In a third and final vote, members of Lax Kw'alaams First Nation expressed definitive opposition to the Pacific Northwest LNG export terminal.

This decision to reject over $1-billion, which was offered to gain consent for the proposed Pacific Northwest liquefied natural gas (LNG) export terminal on Lelu Island in the Great Bear Sea, sends a clear message of opposition to a project that threatens this ecologically and culturally rich region and its salmon-based economy.

From its inception, the project has faced multiple concerns about its potential environmental impacts. Environment Canada regulators have twice stopped the assessment process, owing to the company's failure to provide adequate information on impacts. Community and First Nations researchers have undertaken extensive field research that challenges the project's own assessment.

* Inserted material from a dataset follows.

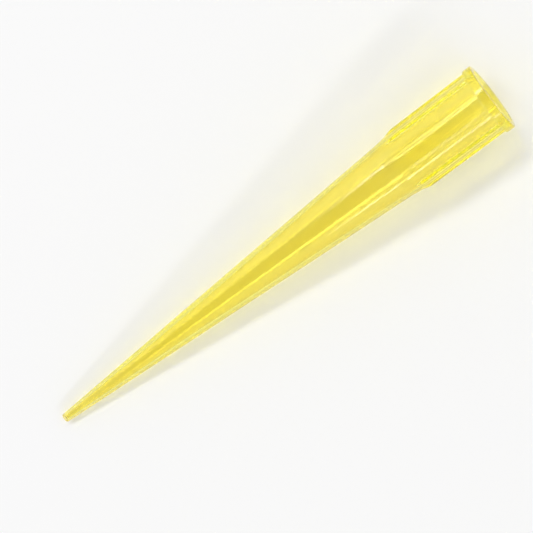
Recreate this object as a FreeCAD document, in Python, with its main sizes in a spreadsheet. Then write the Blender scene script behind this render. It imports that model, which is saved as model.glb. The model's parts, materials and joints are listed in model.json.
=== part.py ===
import FreeCAD, Part
import Sketcher

import math
import os

# A 200 microlitre pipette tip, moulded in one piece from thin polypropylene.
#
# The tip is a hollow taper, open at both ends. Its wide mouth has a lip round the rim, a collar with fine
# ribs, and inside them a tapered socket with a straight seat that grips a pipette's nozzle. Under the
# collar the wall steps in to the body, which holds the liquid and runs down to a small orifice.
#
# The tip's own X axis runs along it: the rim is at 0 and the orifice at the overall length. The finished
# tip lies on its side on the plane Z = 0 as it comes to rest, on two neighbouring ribs and on the end of
# its point. All sizes are in millimetres.

SIZES = [
    ("overall_length", 51.0, "rim to orifice"),
    ("point_length", 15.0, "the fine last stretch, back from the orifice"),
    ("collar_length", 10.0, "rim to shoulder"),
    ("shoulder_length", 0.8, "slope from the collar down to the body"),
    ("lip_thickness", 0.9, "lip, along the tip"),
    ("lip_overhang", 0.38, "lip beyond the collar"),
    ("lip_rounding", 0.15, "the lip's two outer edges"),
    ("mouth_wall", 0.3, "wall under the lip"),
    ("collar_wall", 0.42, "wall at the collar's lower end"),
    ("body_wall", 0.43, "wall under the shoulder"),
    ("waist_wall", 0.47, "wall where the point begins"),
    ("point_wall", 0.2, "wall at the orifice"),
    ("point_rounding", 0.06, "outer edge round the orifice"),
    ("rib_count", 10, "ribs round the collar"),
    ("rib_width", 0.5, "one rib, half-round on its crest"),
    ("rib_height", 0.17, "rib above the collar, at the lip"),
    ("rib_setback", 1.0, "end of a rib's level crest, back from the shoulder"),
    ("rib_run_out", 1.6, "from there to where the crest is sunk in the wall"),
    ("seat_radius", 2.55, "straight seat that grips the nozzle"),
    ("seat_length", 3.0, "that seat, along the tip"),
    ("seat_depth", 3.0, "rim to seat"),
    ("socket_flare", 0.1, "how much wider the socket is above the seat"),
    ("socket_draw", 0.08, "how much narrower the socket is at its bottom"),
    ("lead_in_depth", 0.5, "chamfer inside the rim, along the tip"),
    ("lead_in_width", 0.13, "that chamfer, across the wall"),
    ("throat_setback", 0.4, "shoulder's lower end to the throat under the socket"),
    ("throat_length", 1.2, "that throat, along the tip"),
    ("throat_narrowing", 0.12, "how much narrower the bore is below it"),
    ("waist_bore_radius", 0.85, "bore where the point begins"),
    ("orifice_radius", 0.23, "bore at its end"),
]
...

B.C.'s second longest river, and a primary salmon river, the Skeena is a spectacular and wild river, winding 610 kilometers from its headwaters in the Spatsizi Plateau to its rich estuary near the city of Prince Rupert on the Pacific coast.

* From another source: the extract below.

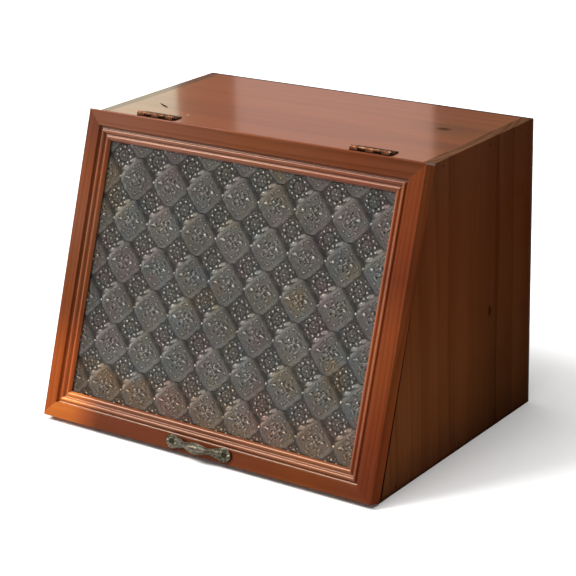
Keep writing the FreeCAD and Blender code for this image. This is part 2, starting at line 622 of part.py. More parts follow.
os.makedirs("parts", exist_ok=True)
whole = FreeCAD.BoundBox()
for b in NODES:
    b.Shape.exportStep("parts/%s.step" % b.Label)
    whole.add(b.Shape.BoundBox)
    bb = b.Shape.BoundBox
    print("%-24s solids %2d  volume %10.1f  x %8.2f %8.2f  y %8.2f %8.2f  z %8.2f %8.2f" % (
        b.Label, len(b.Shape.Solids), b.Shape.Volume, bb.XMin, bb.XMax, bb.YMin, bb.YMax, bb.ZMin, bb.ZMax))
print("overall x %.3f %.3f  y %.3f %.3f  z %.3f %.3f" % (
    whole.XMin, whole.XMax, whole.YMin, whole.YMax, whole.ZMin, whole.ZMax))
print("hinge axis y %.4f z %.4f" % (num(AX_Y) - num("@frame_shift"), num(AX_Z)))
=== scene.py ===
"""Looks for the bread cabinet: wood, brass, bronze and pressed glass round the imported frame."""
import math

import bpy
import numpy as np
from mathutils import Matrix, Vector


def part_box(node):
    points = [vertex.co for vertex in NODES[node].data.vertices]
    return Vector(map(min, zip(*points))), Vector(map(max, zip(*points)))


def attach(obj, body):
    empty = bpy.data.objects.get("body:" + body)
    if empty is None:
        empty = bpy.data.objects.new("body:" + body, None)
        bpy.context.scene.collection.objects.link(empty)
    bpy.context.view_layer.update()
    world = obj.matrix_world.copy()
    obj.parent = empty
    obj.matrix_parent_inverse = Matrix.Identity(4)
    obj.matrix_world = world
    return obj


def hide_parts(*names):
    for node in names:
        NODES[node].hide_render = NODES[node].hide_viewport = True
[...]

The Skeena estuary plays a fundamental and irreplaceable role in maintaining the structure and function of B.C.'s coastal ecology. At its mouth, the Flora Bank is a critical eelgrass habitat that acts as a nursery for salmon and provides foraging grounds for waterfowl and countless invertebrates and fish, such as eulachon and herring. It plays an essential role in the journey of millions of salmon that return to spawn every year.

A healthy and resilient coastal ecosystem will confer multi-generational benefits for the region and beyond by supporting nature-based economies. By proposing the Pacific Northwest LNG export terminal directly next to the Flora Bank, proponents are risking environmental wealth and biodiversity and the long term economic health of the region. By definitively rejecting the offer, members of Lax Kw'alaams are choosing a future where nature and economy are in balance.

This definitive vote reflects a long history in the region of standing up for nature and the true wealth it provides: from integrated land-use planning, to the Great Bear Rainforest agreement, to the recently signed announced Marine Planning Partnership for the Pacific North Coast.

These actions are adding up and showing that the specific threats posted by the Pacific Northwest LNG project to the Skeena system, combined with the industry's GHG emissions, represent a step in the wrong direction, for North Coast communities, British Columbians, and Canadians.